Dilema inilah yang coba dijawab lewat KIHT: memberi pintu masuk legal bagi pelaku kecil. Namun, sejarah menunjukkan, tanpa desain insentif yang jelas, program ini rawan mandek.
Target Penerimaan Jadi Taruhannya
Konteks ekonomi membuat masalah ini semakin mendesak. Dalam RAPBN 2026, target kepabeanan dan cukai dipatok Rp334,3 triliun. Angka itu naik 10,84 persen dari APBN 2025, dan 7,7 persen lebih tinggi dari outlook 2025.
Dengan target sebesar itu, pemerintah tak bisa membiarkan peredaran rokok ilegal tetap masif. Setiap batang rokok tanpa pita cukai berarti kebocoran penerimaan negara.
Karena itu, strategi Purbaya bersifat ganda, yakni “merangkul sambil menindak.”

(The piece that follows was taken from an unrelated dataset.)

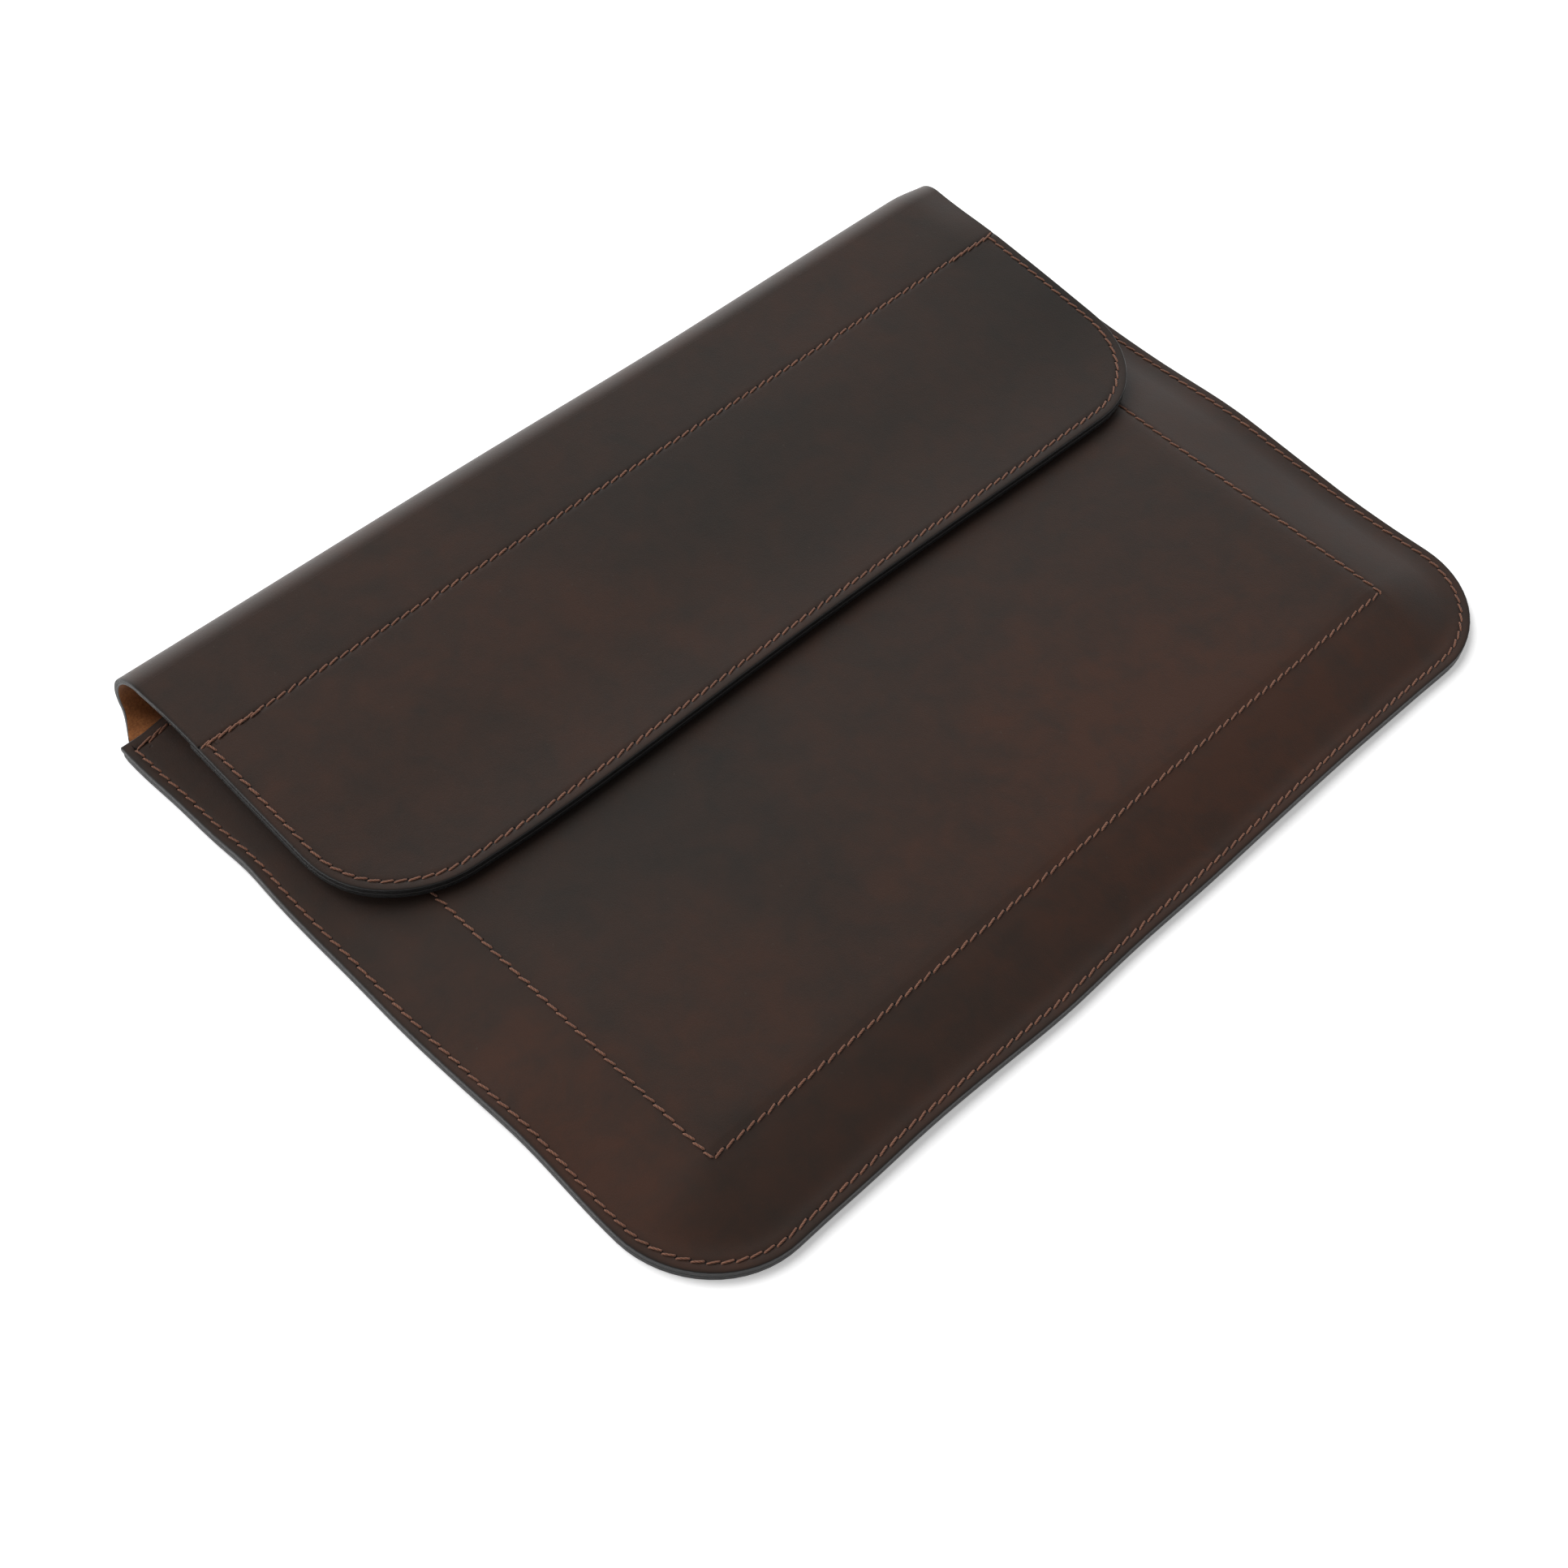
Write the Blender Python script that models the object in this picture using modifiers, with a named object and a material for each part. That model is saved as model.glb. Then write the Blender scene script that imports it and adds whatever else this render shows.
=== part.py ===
"""Leather laptop sleeve with a fold-over flap, lying closed on its back panel.

X runs along the sleeve's long side, +Y points to the bend and +Z is up.  The origin is on the ground, under the
middle of the closed sleeve.  One outer leather makes the back panel, the bend and the flap.  The bend is divided
into straight strips, each hinged to the next on the leather's middle surface, so that it unrolls flat.
"""
import math

import bmesh
import bpy

MM = 0.001

# Leather layers
LEATHER = 1.8 * MM              # thickness of an outer leather layer
LINING = 0.8 * MM               # thickness of the lining behind the front panel
LAYER_GAP = 0.3 * MM            # air between two layers

# Body: the back and front panels, sewn together along three sides
HALF_WIDTH = 172.9 * MM
BODY_DEPTH = 235.7 * MM         # bottom edge to mouth
CLOSED_DEPTH = 248.6 * MM       # bottom edge to the back of the bend
CORNER_RADIUS = 32.4 * MM
EDGE_BAND = 5.5 * MM            # width of the sewn band, where the two panels lie together
LINING_INSET = 27.0 * MM        # perimeter to the lining's edge, where the front panel's slope ends
LINING_SEAM_INSET = 30.0 * MM
FRONT_RISE = 5.4 * MM           # height gained between the sewn band and the lining's edge
SLOPE_STEPS = 5

# Bend
BEND_RADIUS = 10.4 * MM         # outer radius
FLAP_SLOPE = math.radians(3.7)  # the flap runs down from the bend to the front panel
HINGE_COUNT = 6
STRIP_GAP = 0.8 * MM            # slit between two strips, on the leather's middle surface
SHOULDER_HALF_WIDTH = 170.0 * MM
NECK_HALF_WIDTH = 167.0 * MM

# Flap
FLAP_HALF_WIDTH = 163.5 * MM
FLAP_LENGTH = 106.5 * MM        # last hinge to the front edge
FLAP_CORNER_RADIUS = 33.0 * MM
FACING_START = 26.0 * MM        # last hinge to the facing's rear edge

# Seams
THREAD_RADIUS = 0.2 * MM
THREAD_GAP = 0.2 * MM            # air between a thread and the leather under it
SEAM_INSET = 3.0 * MM           # edge to seam
MOUTH_SEAM_INSET = 3.4 * MM

# Hidden magnets that hold the flap closed
MAGNET_RADIUS = 6.0 * MM
MAGNET_THICKNESS = 0.8 * MM
MAGNET_X = 110.0 * MM
MAGNET_FROM_FLAP_EDGE = 14.0 * MM
RECESS_DEPTH = 1.2 * MM
RECESS_CLEARANCE = 0.3 * MM
MAGNET_FROM_FACE = 0.1 * MM     # the magnet lies this far inside the mouth of its recess

ARC_STEPS = 9
MAGNET_SIDES = 24

# Worked out from the dimensions above
BOTTOM_Y = -CLOSED_DEPTH / 2
MOUTH_Y = BOTTOM_Y + BODY_DEPTH
FOLD_ANGLE = (math.pi + FLAP_SLOPE) / HINGE_COUNT
MIDDLE_RADIUS = BEND_RADIUS - LEATHER / 2
STRIP_LENGTH = 2 * MIDDLE_RADIUS * math.tan(FOLD_ANGLE / 2)
BEND_Y = CLOSED_DEPTH / 2 - BEND_RADIUS
FIRST_HINGE_Y = BEND_Y + STRIP_LENGTH / 2
FRONT_UNDERSIDE = LEATHER + LAYER_GAP
PLATEAU_UNDERSIDE = FRONT_UNDERSIDE + FRONT_RISE


def make_material(name, color, roughness, metallic=0.0):
    material = bpy.data.materials.new(name)
    material.use_nodes = True
    shader = material.node_tree.nodes["Principled BSDF"]
    shader.inputs["Base Color"].default_value = (*color, 1.0)
    shader.inputs["Roughness"].default_value = roughness
    shader.inputs["Metallic"].default_value = metallic
    return material


def add_object(name, data, collection, material=None, parent=None, location=(0, 0, 0)):
    obj = bpy.data.objects.new(name, data)
    collection.objects.link(obj)
    obj.parent = parent
    obj.location = location
    if material:
        data.materials.append(material)
    return obj


def arc(center_x, center_y, radius, start_degrees, end_degrees):
    """Points of an arc, both ends included."""
    points = []
    for step in range(ARC_STEPS + 1):
        angle = math.radians(start_degrees + (end_degrees - start_degrees) * step / ARC_STEPS)
        points.append((center_x + radius * math.cos(angle), center_y + radius * math.sin(angle)))
    return points


def body_path(inset):
    """The body's left side, bottom and right side, a distance inside its edge, from mouth to mouth."""
    half_width = HALF_WIDTH - inset
    radius = max(CORNER_RADIUS - inset, 1.0 * MM)
    corner_x = half_width - radius
    corner_y = BOTTOM_Y + inset + radius
    corners = arc(-corner_x, corner_y, radius, 180, 270) + arc(corner_x, corner_y, radius, 270, 360)
    return [(-half_width, MOUTH_Y)] + corners + [(half_width, MOUTH_Y)]


def flap_path(inset, start):
    """The flap's outline a distance inside its edge, from its left side round the front to its right side."""
    half_width = FLAP_HALF_WIDTH - inset
    radius = FLAP_CORNER_RADIUS - inset
    corner_x = half_width - radius
    corner_y = FLAP_LENGTH - inset - radius
    corners = arc(-corner_x, corner_y, radius, 180, 90) + arc(corner_x, corner_y, radius, 90, 0)
    return [(-half_width, start)] + corners + [(half_width, start)]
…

Jalan Tengah atau Jalan Buntu?
Pertanyaannya, apakah strategi ini realistis. Di satu sisi, KIHT bisa menjadi jalan tengah yang memberi ruang bagi pelaku kecil untuk bertahan. Legalitas memberi mereka kepastian, negara pun tetap mendapat penerimaan.
Di sisi lain, tanpa perbaikan tata kelola, KIHT hanya jadi formalitas. Produsen bisa saja masuk, tapi tetap menjual sebagian produksinya secara ilegal di luar sistem. Atau justru enggan masuk karena beban regulasi terlalu berat.
Bagi perusahaan besar, langkah ini juga bisa dilihat sebagai bentuk “pengampunan” bagi pesaing yang selama ini merugikan mereka. Sementara bagi masyarakat, pertanyaan soal kesehatan publik akibat konsumsi rokok nyaris tak tersentuh.
Purbaya optimistis, dengan kombinasi pengecekan platform, kerja sama antar-institusi, dan penindakan, peredaran rokok ilegal bisa signifikan berkurang dalam waktu dekat, bahkan dalam hitungan bulan.
Namun, melihat rekam jejak KIHT sebelumnya, janji itu masih menyisakan keraguan. Tanpa desain yang benar-benar berpihak pada pelaku kecil, sekaligus transparan dalam pengawasan, program ini bisa saja hanya mengulang kegagalan lama.
Pada akhirnya, kebijakan ini bukan sekadar soal menertibkan rokok ilegal. Ia menyangkut lebih besar: bagaimana negara menyeimbangkan penerimaan fiskal, kepentingan industri, dan keberlangsungan usaha kecil dalam satu tarikan napas yang sama.
Dan di situlah, jalan tengah yang dijanjikan Purbaya diuji, apakah benar bisa jadi solusi, atau justru jalan buntu lain dalam sejarah panjang peredaran rokok ilegal di Indonesia.